Your task is to print all of the data word for word.

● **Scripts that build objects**
[START]

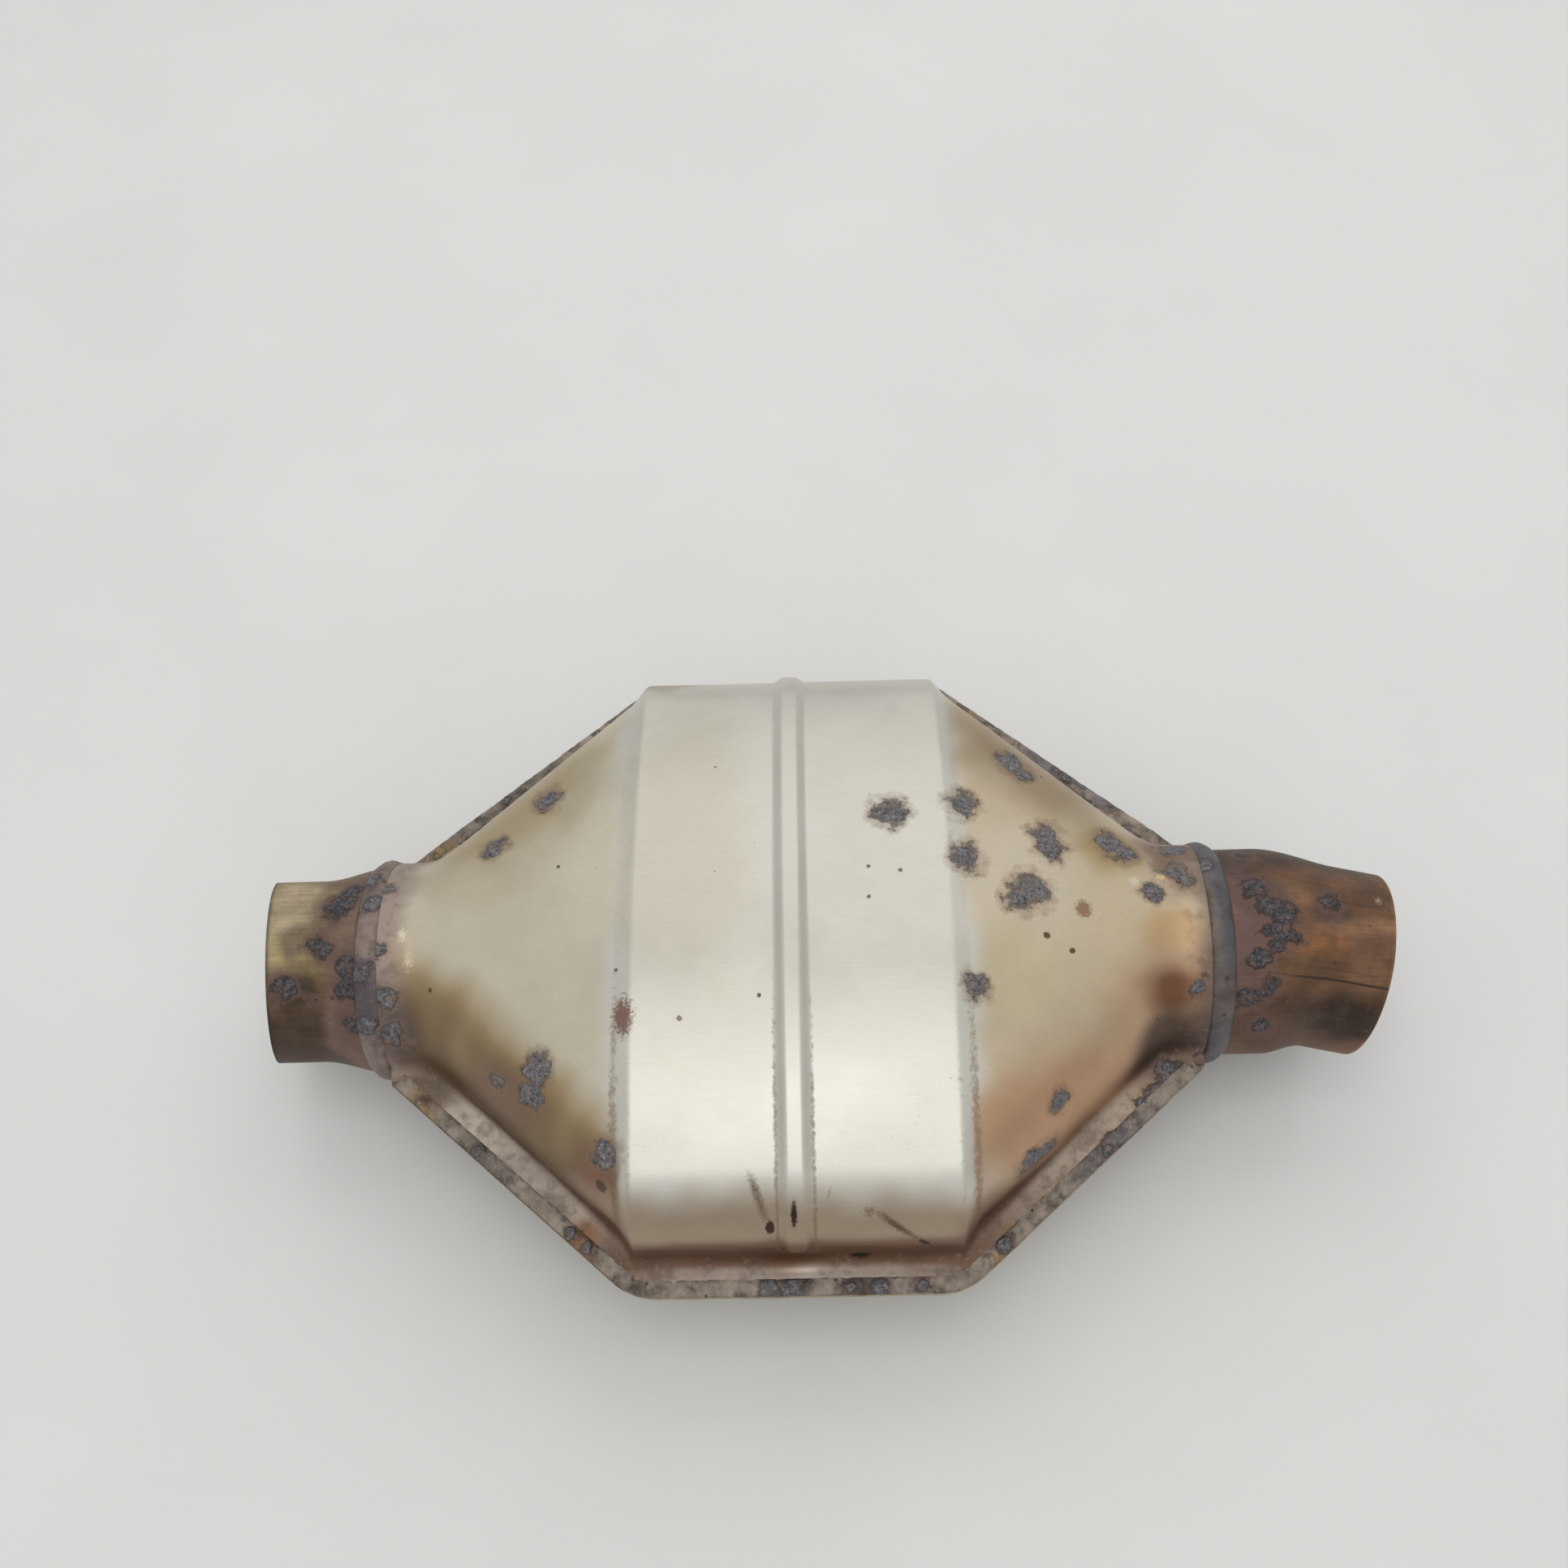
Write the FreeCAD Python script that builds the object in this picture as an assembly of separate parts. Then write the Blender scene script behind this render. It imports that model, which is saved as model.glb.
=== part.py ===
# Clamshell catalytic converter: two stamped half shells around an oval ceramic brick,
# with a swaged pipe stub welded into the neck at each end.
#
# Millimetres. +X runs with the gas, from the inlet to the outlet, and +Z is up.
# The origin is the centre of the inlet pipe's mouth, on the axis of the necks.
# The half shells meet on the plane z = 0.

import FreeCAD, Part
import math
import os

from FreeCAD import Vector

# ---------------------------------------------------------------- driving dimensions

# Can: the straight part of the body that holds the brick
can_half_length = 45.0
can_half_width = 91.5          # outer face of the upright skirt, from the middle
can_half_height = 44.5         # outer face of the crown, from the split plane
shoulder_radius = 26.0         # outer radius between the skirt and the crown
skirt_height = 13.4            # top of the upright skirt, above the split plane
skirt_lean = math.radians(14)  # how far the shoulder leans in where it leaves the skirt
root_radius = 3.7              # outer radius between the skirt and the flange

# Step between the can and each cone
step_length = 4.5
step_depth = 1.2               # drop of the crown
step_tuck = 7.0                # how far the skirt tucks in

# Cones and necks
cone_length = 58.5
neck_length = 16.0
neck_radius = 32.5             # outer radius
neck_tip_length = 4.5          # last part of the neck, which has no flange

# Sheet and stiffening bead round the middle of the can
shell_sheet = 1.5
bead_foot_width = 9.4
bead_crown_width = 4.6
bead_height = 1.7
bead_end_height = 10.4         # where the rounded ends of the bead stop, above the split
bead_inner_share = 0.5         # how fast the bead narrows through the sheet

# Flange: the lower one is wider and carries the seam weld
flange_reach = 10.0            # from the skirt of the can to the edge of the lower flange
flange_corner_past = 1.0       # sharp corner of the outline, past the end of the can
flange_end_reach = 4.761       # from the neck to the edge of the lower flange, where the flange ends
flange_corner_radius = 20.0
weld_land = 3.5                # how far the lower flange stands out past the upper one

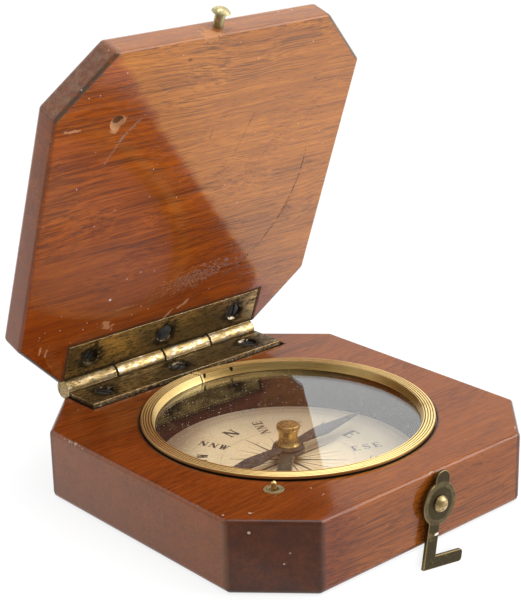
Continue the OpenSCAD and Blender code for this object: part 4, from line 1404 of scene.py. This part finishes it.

[END]

● **WORKED SOLUTION**
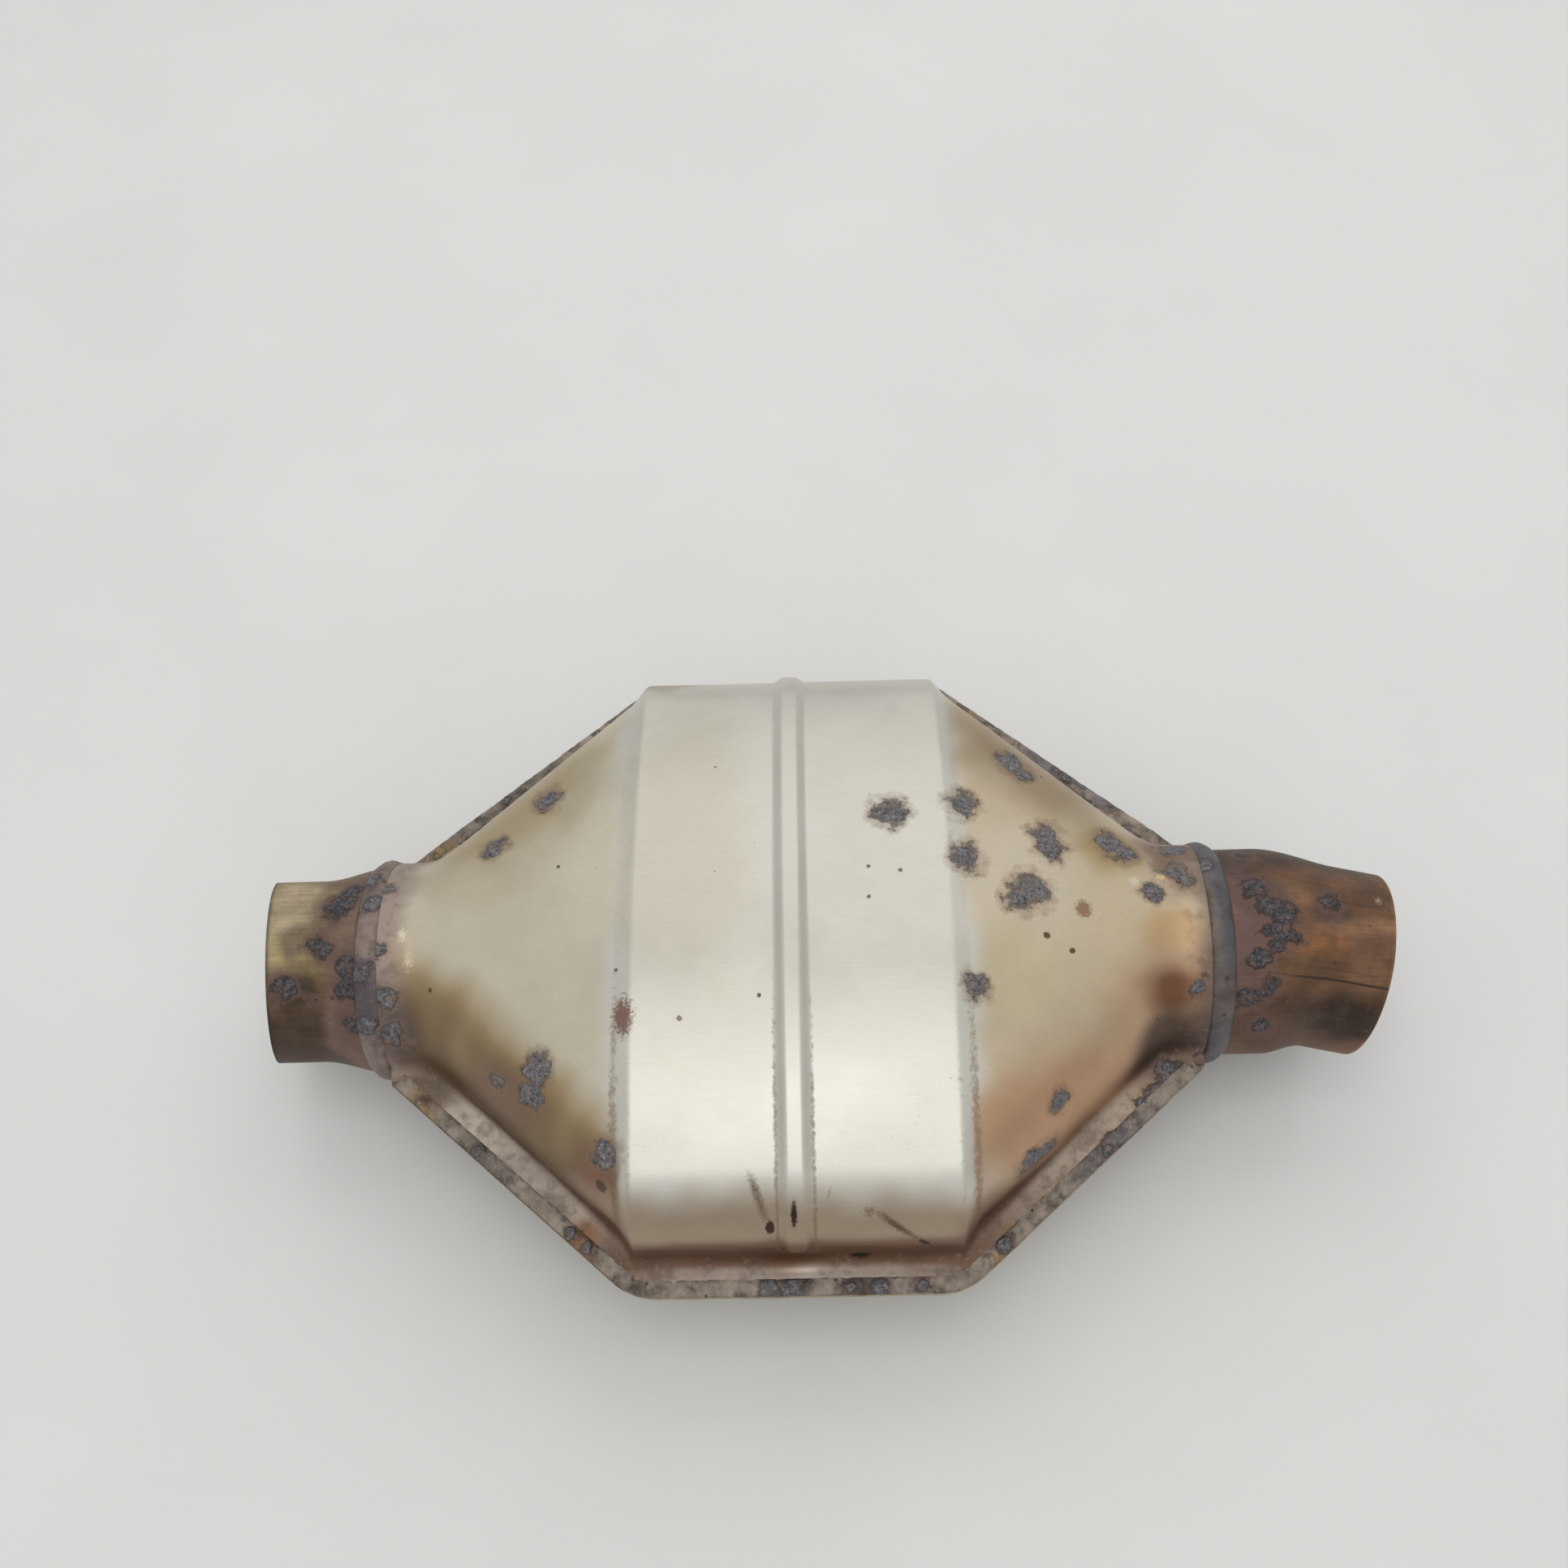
Write the FreeCAD Python script that builds the object in this picture as an assembly of separate parts. Then write the Blender scene script behind this render. It imports that model, which is saved as model.glb.
=== part.py ===
# Clamshell catalytic converter: two stamped half shells around an oval ceramic brick,
# with a swaged pipe stub welded into the neck at each end.
#
# Millimetres. +X runs with the gas, from the inlet to the outlet, and +Z is up.
# The origin is the centre of the inlet pipe's mouth, on the axis of the necks.
# The half shells meet on the plane z = 0.

import FreeCAD, Part
import math
import os

from FreeCAD import Vector

# ---------------------------------------------------------------- driving dimensions

# Can: the straight part of the body that holds the brick
can_half_length = 45.0
can_half_width = 91.5          # outer face of the upright skirt, from the middle
can_half_height = 44.5         # outer face of the crown, from the split plane
shoulder_radius = 26.0         # outer radius between the skirt and the crown
skirt_height = 13.4            # top of the upright skirt, above the split plane
skirt_lean = math.radians(14)  # how far the shoulder leans in where it leaves the skirt
root_radius = 3.7              # outer radius between the skirt and the flange

# Step between the can and each cone
step_length = 4.5
step_depth = 1.2               # drop of the crown
step_tuck = 7.0                # how far the skirt tucks in

# Cones and necks
cone_length = 58.5
neck_length = 16.0
neck_radius = 32.5             # outer radius
neck_tip_length = 4.5          # last part of the neck, which has no flange

# Sheet and stiffening bead round the middle of the can
shell_sheet = 1.5
bead_foot_width = 9.4
bead_crown_width = 4.6
bead_height = 1.7
bead_end_height = 10.4         # where the rounded ends of the bead stop, above the split
bead_inner_share = 0.5         # how fast the bead narrows through the sheet

# Flange: the lower one is wider and carries the seam weld
flange_reach = 10.0            # from the skirt of the can to the edge of the lower flange
flange_corner_past = 1.0       # sharp corner of the outline, past the end of the can
flange_end_reach = 4.761       # from the neck to the edge of the lower flange, where the flange ends
flange_corner_radius = 20.0
weld_land = 3.5                # how far the lower flange stands out past the upper one

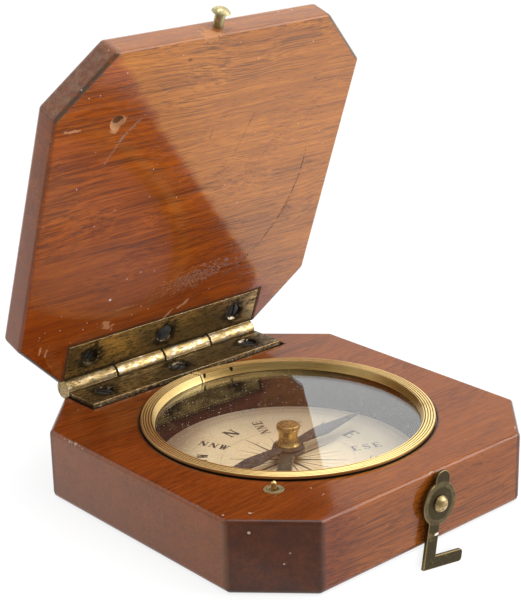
Continue the OpenSCAD and Blender code for this object: part 4, from line 1404 of scene.py. This part finishes it.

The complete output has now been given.